= Civil time =

Statutory local time in some given area

In modern usage, civil time refers to statutory time as designated by civilian authorities. Modern civil time is generally national standard time in a time zone at a fixed offset from Coordinated Universal Time (UTC), possibly adjusted by daylight saving time during part of the year. UTC is calculated by reference to atomic clocks and was adopted in 1972. Older systems use telescope observations.

In traditional astronomical usage, civil time was mean solar time reckoned from midnight. Before 1925, the astronomical time 00:00:00 meant noon, twelve hours after the civil time 00:00:00 which meant midnight. HM Nautical Almanac Office in the United Kingdom used Greenwich Mean Time (GMT) for both conventions, leading to ambiguity, whereas the Nautical Almanac Office at the United States Naval Observatory used GMT for the pre-1925 convention and Greenwich Civil Time (GCT) for the post-1924 convention until 1952. In 1928, the International Astronomical Union introduced the term Universal Time for GMT beginning at midnight.

In modern usage, GMT is no longer a formal standard reference time: it is now a name for the time zone UTC+00:00. Universal Time is now determined by reference to distant celestial objects: UTC is derived from International Atomic Time (TAI), and is adjusted by leap seconds to compensate for variations in the rotational velocity of the Earth. Civil Times around the world are all defined by reference to UTC. In many jurisdictions, legislation has not been updated and still refers to GMT; this is taken to mean UTC+0.

== History ==
The division of the day into times of day has existed since the beginning of the calendar.

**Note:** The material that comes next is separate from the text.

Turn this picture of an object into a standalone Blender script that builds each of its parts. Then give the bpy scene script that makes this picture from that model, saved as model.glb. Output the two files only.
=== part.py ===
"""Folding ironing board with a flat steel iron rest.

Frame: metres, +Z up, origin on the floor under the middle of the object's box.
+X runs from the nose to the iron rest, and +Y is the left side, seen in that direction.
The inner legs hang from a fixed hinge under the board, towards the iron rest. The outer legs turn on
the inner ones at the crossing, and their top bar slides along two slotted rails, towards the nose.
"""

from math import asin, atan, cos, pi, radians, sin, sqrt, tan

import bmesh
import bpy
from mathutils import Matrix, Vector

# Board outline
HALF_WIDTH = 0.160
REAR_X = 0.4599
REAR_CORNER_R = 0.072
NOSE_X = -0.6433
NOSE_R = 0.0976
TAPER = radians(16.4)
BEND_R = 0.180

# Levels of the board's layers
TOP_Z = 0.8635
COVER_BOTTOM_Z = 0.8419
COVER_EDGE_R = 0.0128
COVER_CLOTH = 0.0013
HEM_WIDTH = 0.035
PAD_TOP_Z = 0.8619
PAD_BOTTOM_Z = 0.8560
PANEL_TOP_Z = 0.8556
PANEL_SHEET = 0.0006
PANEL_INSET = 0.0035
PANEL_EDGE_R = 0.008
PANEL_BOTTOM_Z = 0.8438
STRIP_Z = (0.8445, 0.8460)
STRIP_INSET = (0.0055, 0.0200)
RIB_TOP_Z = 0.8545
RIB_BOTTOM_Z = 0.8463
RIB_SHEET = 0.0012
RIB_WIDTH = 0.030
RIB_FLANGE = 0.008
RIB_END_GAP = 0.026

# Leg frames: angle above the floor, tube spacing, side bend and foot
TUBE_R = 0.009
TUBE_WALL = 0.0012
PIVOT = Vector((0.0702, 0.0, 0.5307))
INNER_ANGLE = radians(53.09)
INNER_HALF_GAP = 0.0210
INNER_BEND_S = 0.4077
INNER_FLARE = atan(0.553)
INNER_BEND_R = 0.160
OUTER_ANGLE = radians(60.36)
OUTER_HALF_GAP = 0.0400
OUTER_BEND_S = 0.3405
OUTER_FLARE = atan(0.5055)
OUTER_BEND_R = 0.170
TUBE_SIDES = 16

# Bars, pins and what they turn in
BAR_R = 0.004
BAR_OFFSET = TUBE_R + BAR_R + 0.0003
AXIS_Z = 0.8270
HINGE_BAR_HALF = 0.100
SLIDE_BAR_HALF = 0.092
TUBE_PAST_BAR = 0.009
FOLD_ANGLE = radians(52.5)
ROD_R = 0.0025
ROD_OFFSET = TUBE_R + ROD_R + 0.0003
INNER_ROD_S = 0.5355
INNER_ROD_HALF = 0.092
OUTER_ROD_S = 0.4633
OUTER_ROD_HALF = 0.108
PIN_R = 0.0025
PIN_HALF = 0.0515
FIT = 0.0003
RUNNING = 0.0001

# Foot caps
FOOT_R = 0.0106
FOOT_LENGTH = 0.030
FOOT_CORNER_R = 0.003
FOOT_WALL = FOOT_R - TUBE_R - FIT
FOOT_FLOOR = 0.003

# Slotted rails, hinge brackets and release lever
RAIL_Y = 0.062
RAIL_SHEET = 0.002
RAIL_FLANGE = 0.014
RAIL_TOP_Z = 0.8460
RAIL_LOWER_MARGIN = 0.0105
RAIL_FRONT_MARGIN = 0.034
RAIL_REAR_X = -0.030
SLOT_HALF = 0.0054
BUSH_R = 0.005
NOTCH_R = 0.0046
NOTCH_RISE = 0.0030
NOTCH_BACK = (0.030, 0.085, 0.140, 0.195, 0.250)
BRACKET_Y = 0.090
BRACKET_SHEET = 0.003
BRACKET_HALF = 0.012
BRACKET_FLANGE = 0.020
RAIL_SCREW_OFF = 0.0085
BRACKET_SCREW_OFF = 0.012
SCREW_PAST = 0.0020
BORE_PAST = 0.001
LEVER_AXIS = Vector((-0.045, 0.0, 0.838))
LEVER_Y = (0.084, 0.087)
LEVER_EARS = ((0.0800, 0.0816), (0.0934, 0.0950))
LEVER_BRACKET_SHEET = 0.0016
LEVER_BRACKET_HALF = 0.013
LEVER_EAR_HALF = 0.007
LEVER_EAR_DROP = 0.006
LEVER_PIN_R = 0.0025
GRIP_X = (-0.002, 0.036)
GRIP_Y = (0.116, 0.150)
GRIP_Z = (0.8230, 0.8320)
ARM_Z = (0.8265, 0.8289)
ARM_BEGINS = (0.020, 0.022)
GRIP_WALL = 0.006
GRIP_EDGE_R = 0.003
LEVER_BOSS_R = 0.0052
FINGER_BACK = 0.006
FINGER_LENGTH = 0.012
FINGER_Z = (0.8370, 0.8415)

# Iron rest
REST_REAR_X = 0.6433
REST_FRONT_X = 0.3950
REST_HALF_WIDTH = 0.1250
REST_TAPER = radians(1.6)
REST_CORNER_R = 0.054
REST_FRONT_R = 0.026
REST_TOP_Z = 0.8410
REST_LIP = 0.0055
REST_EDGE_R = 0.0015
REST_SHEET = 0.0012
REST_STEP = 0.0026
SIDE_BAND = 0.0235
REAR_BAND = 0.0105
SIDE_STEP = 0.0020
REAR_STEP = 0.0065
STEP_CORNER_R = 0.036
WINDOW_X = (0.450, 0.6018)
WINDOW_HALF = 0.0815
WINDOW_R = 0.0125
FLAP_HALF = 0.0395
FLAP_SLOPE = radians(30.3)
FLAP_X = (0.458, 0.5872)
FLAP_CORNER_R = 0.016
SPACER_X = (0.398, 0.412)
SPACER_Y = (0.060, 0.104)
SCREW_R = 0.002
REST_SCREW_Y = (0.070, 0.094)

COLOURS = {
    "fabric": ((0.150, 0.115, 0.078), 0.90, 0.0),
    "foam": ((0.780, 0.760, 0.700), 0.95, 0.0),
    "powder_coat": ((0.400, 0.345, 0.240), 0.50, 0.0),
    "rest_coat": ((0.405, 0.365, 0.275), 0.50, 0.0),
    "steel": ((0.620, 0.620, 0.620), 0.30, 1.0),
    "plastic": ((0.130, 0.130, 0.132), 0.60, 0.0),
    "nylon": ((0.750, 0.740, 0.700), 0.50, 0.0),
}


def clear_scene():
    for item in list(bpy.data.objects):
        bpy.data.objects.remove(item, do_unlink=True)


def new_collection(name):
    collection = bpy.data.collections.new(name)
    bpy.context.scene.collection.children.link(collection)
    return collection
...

=== Twelve hours: Babylonian and Roman division of the day ===
People in Antiquity divided the day into twelve hours, but these were reckoned from sunrise rather than midnight. Babylonian hours were of equal length, while Roman temporal hours varied depending on the season.

The Horae, literally "the hours," were the original Greek goddesses who oversaw regulated life. They were the patron goddesses of the various times of day. In Greek tradition, the twelve hours were counted from just before sunrise to just after sunset.

Roman daytimes were called hora (hours), with the morning hour as hora prima. The night was divided into four sections called vigilia (night watch), two before midnight and two after. The Romans originally counted the morning hours backwards: "3 a. m." or "3 hours ante meridiem" meant "three hours before noon", in contrast to the modern meaning "three hours after midnight".

This ancient division has survived in the Liturgy of the Hours: Prime, Terce, Sext, and Nones are named after the first, third, sixth and ninth hours of the day. The Matins, the nocturnal prayer is, according to the Rule of Saint Benedict, to be prayed at the "eighth hour of the night", which corresponds to about 2 am.

The Spanish siesta derives its name from the Latin hora sexta for the sixth hour (noon).

=== Middle East ===
In Semitic language cultures, the day traditionally begins at nightfall. This is still important today for the beginning of Shabbat and Islamic holidays.

A division of days has survived from Persian, following the Babylonian beginning of the day: The rōsgār (times of day) are hāwan (morning), uapihwin (afternoon), usērin (evening), ēbsrūsrim (sunset to midnight), and ushahin (midnight to dawn). The last two are collectively called shab (night).

=== Middle Ages and early modern times ===
The modern division of the day into twenty-four hours of equal length (Italian hours) first appeared in the 14th century with the invention of the mechanical wheel clock and its widespread use in turret clocks.

With the onset of industrialization, working hours became tied to the clock rather than to daylight.